Coulter contra Senator Murder.

Ann Coulter (My latest litmus test for so-called "conservatives") wonders why the Bay State Blimp should be considered America's conscience when it's obvious he's hiding something by drowning his.

Sen. Teddy Kennedy has demanded that the Bush administration waive attorney-client privilege and release internal memos John Roberts worked on while in the solicitor general's office 15 years ago, all of which were supposed to be held in the deepest confidence. Apparently, Kennedy thinks public officials have no right to keep even their attorney-client communications secret.

This surprised me because the senator is such a strong advocate of the (nonexistent) "right to privacy." And not just in the way most drunken, Spanish quiz-cheating, no-pants-wearing public reprobates generally cherish their own personal right to privacy.
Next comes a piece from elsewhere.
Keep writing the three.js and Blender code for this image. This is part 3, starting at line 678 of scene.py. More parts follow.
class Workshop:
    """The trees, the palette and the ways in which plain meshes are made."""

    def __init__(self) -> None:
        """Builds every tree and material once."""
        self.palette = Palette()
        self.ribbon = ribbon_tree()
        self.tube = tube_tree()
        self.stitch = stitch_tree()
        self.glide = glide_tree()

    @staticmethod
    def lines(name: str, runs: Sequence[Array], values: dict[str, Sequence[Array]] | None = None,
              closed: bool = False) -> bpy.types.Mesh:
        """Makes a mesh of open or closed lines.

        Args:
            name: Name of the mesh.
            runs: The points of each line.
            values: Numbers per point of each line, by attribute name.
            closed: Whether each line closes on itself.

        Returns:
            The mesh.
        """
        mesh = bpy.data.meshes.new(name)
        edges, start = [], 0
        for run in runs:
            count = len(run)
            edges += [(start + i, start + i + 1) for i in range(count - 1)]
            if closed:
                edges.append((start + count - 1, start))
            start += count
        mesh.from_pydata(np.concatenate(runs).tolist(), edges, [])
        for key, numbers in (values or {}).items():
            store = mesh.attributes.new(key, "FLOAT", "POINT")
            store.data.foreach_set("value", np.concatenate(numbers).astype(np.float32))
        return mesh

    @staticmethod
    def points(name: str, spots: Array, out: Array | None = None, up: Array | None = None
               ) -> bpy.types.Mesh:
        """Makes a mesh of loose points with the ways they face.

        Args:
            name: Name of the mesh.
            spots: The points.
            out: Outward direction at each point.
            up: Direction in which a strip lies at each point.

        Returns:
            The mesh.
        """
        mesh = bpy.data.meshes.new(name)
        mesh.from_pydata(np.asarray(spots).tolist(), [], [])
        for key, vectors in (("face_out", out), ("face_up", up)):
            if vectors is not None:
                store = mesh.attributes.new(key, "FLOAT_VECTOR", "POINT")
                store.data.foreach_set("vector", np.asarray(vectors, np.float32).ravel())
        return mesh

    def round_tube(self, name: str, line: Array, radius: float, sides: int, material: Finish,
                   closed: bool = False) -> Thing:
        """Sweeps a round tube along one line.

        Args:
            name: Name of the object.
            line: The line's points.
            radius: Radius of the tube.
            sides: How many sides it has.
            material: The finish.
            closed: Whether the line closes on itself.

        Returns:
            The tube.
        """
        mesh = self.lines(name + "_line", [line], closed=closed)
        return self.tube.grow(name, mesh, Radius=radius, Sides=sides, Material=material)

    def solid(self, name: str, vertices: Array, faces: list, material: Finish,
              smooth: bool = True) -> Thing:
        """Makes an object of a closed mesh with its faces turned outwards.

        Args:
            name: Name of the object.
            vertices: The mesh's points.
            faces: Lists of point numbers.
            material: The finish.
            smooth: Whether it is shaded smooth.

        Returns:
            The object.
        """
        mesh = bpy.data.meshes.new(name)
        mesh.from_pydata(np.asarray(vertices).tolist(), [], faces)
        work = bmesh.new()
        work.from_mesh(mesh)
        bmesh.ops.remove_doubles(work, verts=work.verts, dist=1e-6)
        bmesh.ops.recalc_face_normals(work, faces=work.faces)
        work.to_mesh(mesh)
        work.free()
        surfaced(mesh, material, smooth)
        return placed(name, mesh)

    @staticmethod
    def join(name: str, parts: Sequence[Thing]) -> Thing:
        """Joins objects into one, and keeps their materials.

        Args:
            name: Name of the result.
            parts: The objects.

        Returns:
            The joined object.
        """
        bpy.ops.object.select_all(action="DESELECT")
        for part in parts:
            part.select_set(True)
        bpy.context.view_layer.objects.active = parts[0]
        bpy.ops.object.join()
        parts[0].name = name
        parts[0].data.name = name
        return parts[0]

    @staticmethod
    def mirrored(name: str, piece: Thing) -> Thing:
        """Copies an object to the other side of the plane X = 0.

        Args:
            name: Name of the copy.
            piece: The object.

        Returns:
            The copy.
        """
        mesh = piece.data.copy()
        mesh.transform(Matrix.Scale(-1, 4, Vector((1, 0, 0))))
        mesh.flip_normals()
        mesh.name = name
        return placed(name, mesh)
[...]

I mean privacy in the abstract.

I know as much about the "right to privacy" as I know about any other made-up, nonexistent right, but I would have thought that any "right to privacy" would protect confidential attorney-client conversations at least as much as, say, abortions in public buildings.
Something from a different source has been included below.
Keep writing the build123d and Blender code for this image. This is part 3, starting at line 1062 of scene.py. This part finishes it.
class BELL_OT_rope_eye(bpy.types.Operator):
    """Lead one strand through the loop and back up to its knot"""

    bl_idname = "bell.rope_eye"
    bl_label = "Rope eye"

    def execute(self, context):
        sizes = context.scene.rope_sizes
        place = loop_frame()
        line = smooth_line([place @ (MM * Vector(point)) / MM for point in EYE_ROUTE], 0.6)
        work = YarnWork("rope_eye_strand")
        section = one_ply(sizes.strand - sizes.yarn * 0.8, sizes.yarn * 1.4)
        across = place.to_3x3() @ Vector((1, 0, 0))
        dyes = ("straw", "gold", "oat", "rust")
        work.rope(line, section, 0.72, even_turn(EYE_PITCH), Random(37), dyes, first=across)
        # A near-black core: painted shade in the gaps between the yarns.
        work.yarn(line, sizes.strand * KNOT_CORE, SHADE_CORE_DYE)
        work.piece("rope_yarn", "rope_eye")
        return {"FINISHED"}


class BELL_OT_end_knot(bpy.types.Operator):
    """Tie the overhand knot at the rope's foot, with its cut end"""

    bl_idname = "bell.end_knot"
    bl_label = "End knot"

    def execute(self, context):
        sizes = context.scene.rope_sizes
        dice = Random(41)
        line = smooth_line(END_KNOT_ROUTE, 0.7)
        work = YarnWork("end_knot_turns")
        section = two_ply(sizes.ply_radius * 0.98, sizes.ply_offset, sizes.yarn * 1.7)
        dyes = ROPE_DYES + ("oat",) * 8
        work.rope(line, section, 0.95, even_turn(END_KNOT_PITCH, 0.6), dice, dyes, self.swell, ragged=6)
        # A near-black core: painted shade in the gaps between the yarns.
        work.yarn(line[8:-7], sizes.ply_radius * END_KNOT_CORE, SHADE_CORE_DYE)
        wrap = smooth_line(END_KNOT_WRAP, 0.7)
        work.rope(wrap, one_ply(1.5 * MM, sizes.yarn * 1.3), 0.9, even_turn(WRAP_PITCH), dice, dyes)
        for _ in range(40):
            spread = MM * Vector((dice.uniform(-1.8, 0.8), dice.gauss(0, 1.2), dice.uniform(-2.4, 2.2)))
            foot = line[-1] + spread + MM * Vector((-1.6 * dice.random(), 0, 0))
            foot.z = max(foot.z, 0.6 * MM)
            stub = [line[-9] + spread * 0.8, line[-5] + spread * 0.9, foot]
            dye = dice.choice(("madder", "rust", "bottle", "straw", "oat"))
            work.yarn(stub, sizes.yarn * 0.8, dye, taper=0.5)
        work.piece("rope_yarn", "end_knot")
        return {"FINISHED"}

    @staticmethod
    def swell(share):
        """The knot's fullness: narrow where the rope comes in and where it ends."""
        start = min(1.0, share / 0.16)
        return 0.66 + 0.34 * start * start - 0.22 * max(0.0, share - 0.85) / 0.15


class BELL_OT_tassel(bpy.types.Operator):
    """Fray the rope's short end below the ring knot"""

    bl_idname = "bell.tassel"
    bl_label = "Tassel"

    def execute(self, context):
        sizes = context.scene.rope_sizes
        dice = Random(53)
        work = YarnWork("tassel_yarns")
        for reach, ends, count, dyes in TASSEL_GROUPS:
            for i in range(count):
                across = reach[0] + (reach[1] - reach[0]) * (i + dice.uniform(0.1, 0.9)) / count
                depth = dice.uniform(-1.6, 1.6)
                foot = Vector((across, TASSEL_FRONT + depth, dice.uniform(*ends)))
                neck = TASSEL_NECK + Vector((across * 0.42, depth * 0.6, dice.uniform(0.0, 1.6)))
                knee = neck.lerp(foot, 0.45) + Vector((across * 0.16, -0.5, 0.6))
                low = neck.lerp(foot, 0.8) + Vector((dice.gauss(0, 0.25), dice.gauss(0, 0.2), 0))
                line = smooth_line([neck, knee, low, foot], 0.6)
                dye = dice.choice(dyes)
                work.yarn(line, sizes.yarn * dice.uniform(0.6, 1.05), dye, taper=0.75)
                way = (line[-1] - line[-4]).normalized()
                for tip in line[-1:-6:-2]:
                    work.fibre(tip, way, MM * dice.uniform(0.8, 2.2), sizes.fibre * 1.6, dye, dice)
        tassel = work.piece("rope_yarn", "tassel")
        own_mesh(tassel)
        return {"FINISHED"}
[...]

But I'll have to defer to the expert.

Consequently, applying the principle even-handedly to members of the executive branch as well as the legislative branch, I demand that Kennedy immediately waive all attorney-client privilege relating to his communications with his lawyer after he drove Mary Jo Kopechne off the bridge at Chappaquiddick. It's time to clear up, once and for all, the many questions that have swirled around Kennedy since Chappaquiddick.

Oops — "swirled" may have been a poor choice of words there. How about "floated"? Nope. "Surfaced"? Oooh — even worse, in terms of irony. "Come to light"? OK, now I'm just being obtuse. "Beset"? Yes, that's better.

Youth is no defense. John Roberts was 26 years old when he wrote the documents that Kennedy demands on behalf of the Senate. Kennedy was 36 when he drove Mary Jo Kopechne off a bridge.

If the Senate needs to know what Roberts thought about the law at age 26, then the Senate certainly needs to know what Kennedy thought about the law at age 36, when he drowned a girl and then spent the rest of the evening concocting an alibi instead of calling the police.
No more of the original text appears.